Some of the attempts to solve the problem were almost laughable - people at the top vacillating between providing cosmetic but hollow local solutions to local needs like the fundholding GP scheme, to pulling everything back into the centre again with yet another grandiose plan. Agencies were restructured endlessly, forests cut down to produce more White Papers, luxury hotels booked solid for endless residential conferences and power breakfasts. Management consultants earned millions. All at the taxpayers expense, naturally.

It's time, I believe, to take the resources back into the hands of local communities. Community care should be just that - care by the community for the community. But it will only work if local communities are given the responsibility for the whole care budget and local co-operatives of GPs, carers, and local elected members can determine local commissioning and support arrangements.

Back to the Danish model - they have been doing this for decades.
In a rush so have not looked at above in detail .

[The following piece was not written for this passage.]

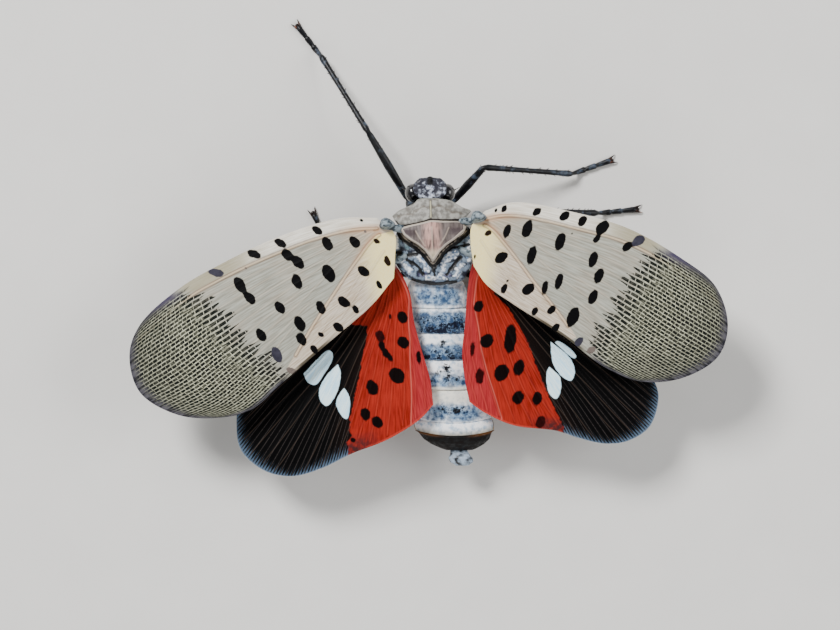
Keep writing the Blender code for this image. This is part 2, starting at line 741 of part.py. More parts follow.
def fuse(piece, extras):
    """Joins the extras to a piece as one closed body."""
    group = bpy.data.collections.new(piece.name + "_extras")
    bpy.context.scene.collection.children.link(group)
    for extra in extras:
        bpy.context.collection.objects.unlink(extra)
        extra.parent = None
        group.objects.link(extra)
    union = piece.modifiers.new("union", "BOOLEAN")
    union.operation = "UNION"
    union.operand_type = "COLLECTION"
    union.collection = group
    bpy.context.view_layer.update()
    joined = bpy.data.meshes.new_from_object(piece.evaluated_get(bpy.context.evaluated_depsgraph_get()))
    piece.modifiers.clear()
    piece.data = joined
    for extra in extras:
        bpy.data.objects.remove(extra, do_unlink=True)
    bpy.data.collections.remove(group)
    keep_largest(piece)


def keep_largest(piece):
    """Keeps only the largest closed surface of a piece."""
    work = bmesh.new()
    work.from_mesh(piece.data)
    unseen = set(work.verts)
    islands = []
    while unseen:
        front = [unseen.pop()]
        island = []
        while front:
            vertex = front.pop()
            island.append(vertex)
            for edge in vertex.link_edges:
                other = edge.other_vert(vertex)
                if other in unseen:
                    unseen.discard(other)
                    front.append(other)
        islands.append(island)
    islands.sort(key=len)
    for island in islands[:-1]:
        bmesh.ops.delete(work, geom=island, context="VERTS")
    bmesh.ops.triangulate(work, faces=work.faces)
    work.to_mesh(piece.data)
    work.free()


def spike(base, tip, radius, root):
    """A tapered four-sided spine from a sunk base to a fine tip."""
    line = [base, base.lerp(tip, SPIKE_BEND), tip]
    radii = (radius, radius * SPIKE_WAIST, SPIKE_TIP)
    return add_piece("spike", *tube(line, radii, SPIKE_SIDES), "black", root)


def past(start, end, distance):
    """The point so far along the way from start to end."""
    return start + (end - start).normalized() * distance


def limb(name, start, end, radii, root):
    """A thigh or a shin, drawn in at both ends."""
    line = [
        start,
        past(start, end, LIMB_NECK),
        start.lerp(end, 0.5),
        past(end, start, LIMB_END),
        past(end, start, -LIMB_END),
    ]
    return add_piece(name, *tube(line, radii), "black", root)


def make_leg(name, line, root):
    """One leg: hip, thigh, shin and foot, the last two with spines and claws."""
    hip_top, hip_end, knee, ankle, toe = [Vector(point) for point in line]
    hip = [hip_top, past(hip_end, hip_top, LIMB_END), past(hip_end, hip_top, -HIP_END)]
    add_piece(name + "_coxa", *tube(hip, HIP_RADII), "brown", root)
    limb(name + "_femur", past(hip_end, knee, HIP_RADII[1] + GAP), knee, THIGH_RADII, root)
    start = past(knee, ankle, THIGH_RADII[3] + GAP)
    tibia = limb(name + "_tibia", start, ankle, SHIN_RADII, root)
    if name.startswith("hindleg"):
        fuse(tibia, shin_spines(start, ankle, root))
    start = past(ankle, toe, SHIN_RADII[3] + GAP)
    foot = [start]
    for share in FOOT_SHARES:
        place = start.lerp(toe, share)
        place.z = FOOT_LEVEL
        foot.append(place)
    tarsus = add_piece(name + "_tarsus", *tube(foot, FOOT_RADII, flat=FLOOR), "black", root)
    fuse(tarsus, claws(start, toe, root))


def shin_spines(start, ankle, root):
    """A row of spines down the outer side of a hind shin and a crown at its end."""
    along = (ankle - start).normalized()
    outward = Vector((1.0 if ankle.x > 0 else -1.0, 0.0, SPINE_LIFT))
    outward = (outward - along * outward.dot(along)).normalized()
    spines = []
    for share in SPINE_PLACES:
        base = start.lerp(ankle, share)
        tip = base + (outward + along * SPINE_RAKE) * SPINE_LENGTH
        spines.append(spike(base, tip, SPINE_RADIUS, root))
    for turn in CROWN_TURNS:
        lean = Matrix.Rotation(radians(turn), 3, along) @ outward
        tip = ankle + (lean * CROWN_LENGTH + along * CROWN_RAKE) * SPINE_LENGTH
        spines.append(spike(ankle - along * CROWN_SUNK, tip, SPINE_RADIUS, root))
    return spines


def claws(start, toe, root):
    """The two claws of a foot, which part and bend down to the floor."""
    along = (toe - start).normalized()
    across = along.cross(Vector((0.0, 0.0, 1.0))).normalized()
    hooks = []
    for side in (-1, 1):
        base = toe - along * CLAW_SUNK + across * side * CLAW_APART
        tip = toe + along * CLAW_LENGTH + across * side * CLAW_SPREAD
        tip.z = FLOOR + CLAW_LEVEL
        hooks.append(spike(base, tip, CLAW_RADIUS, root))
    return hooks


def centre_outline(root):
    """Moves the whole animal so that the middle of its outline is the origin."""
    corners = [vertex.co for item in bpy.data.objects if item.type == "MESH" for vertex in item.data.vertices]
    middle_x = (min(c.x for c in corners) + max(c.x for c in corners)) / 2
    middle_y = (min(c.y for c in corners) + max(c.y for c in corners)) / 2
    root.location = (-middle_x, -middle_y, 0.0)


def main():
    clear_scene()
    root = bpy.data.objects.new("lanternfly", None)
    bpy.context.collection.objects.link(root)
    make_wings(root)
    make_chest(root)
    make_back(root)
    make_belly(root)
    make_head(root)
    for name, line in LEG_LINES.items():
        make_leg(name, line, root)
    centre_outline(root)


main()
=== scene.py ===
"""The looks of the spotted lanternfly: skins, wings and patterns over the solids.

Sizes and places are in millimetres in the plan of the part's own source: X
runs to her right wing, Y to her head and Z up from the floor. SHIFT and MM
turn them into the frame's metres.
"""

from math import cos, pi, sin

import bmesh
import bpy
import numpy as np
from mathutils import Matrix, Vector


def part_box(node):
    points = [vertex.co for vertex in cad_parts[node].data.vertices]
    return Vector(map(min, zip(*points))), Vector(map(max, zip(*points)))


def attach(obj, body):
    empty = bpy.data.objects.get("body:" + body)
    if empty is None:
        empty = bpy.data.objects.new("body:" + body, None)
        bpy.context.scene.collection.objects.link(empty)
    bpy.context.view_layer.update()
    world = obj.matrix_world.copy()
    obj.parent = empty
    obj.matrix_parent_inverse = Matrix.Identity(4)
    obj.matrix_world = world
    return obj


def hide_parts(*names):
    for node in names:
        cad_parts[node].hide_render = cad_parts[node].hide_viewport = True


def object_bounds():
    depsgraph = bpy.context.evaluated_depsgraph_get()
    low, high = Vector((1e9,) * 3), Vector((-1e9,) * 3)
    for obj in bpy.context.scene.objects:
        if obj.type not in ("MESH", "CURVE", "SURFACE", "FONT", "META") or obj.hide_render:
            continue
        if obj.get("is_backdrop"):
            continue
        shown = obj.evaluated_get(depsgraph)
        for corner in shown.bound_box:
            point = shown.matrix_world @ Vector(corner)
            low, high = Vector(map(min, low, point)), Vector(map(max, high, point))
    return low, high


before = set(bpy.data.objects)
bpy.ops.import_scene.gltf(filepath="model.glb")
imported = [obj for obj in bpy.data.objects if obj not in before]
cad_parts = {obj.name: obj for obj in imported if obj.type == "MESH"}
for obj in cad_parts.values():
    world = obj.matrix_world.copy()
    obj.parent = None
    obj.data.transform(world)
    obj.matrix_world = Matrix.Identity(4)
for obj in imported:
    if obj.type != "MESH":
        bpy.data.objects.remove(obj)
cad_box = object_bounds()

MM = 0.001
GAP = 0.3
FAR = 99.0
TUBE_SIDES = 24

# The wings as they are in the source of the part
FOREWING_ROOT_HEIGHT = 6.65
FOREWING_SPAN = 21.4
FOREWING_RISE = 1.1
FOREWING_DROOP = 1.7
FOREWING_CAMBER = 0.016
HINDWING_ROOT_HEIGHT = 5.75
HINDWING_FALL = 0.085
HINDWING_CURVE = 0.0035
HINDWING_FLAT = 2.0
SIDE_SAMPLES = 160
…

As ive said many times over the last few months the care system is beyond repair and we carers who care for our elderly and young disabled relatives within our own homes should be rewarded for keeping our relatives out of the care system by looking after relatives at home we save the local authority scial services and n.h.s. billions but the powers that be just cant see beyond their cheque book if every carer was to stop overnight the whole n.h.s. and local authority care system would be in chaos for years .

The sad thing is we all know we will never get an increase in the allowance and will just keep ploding along from one crisis to another.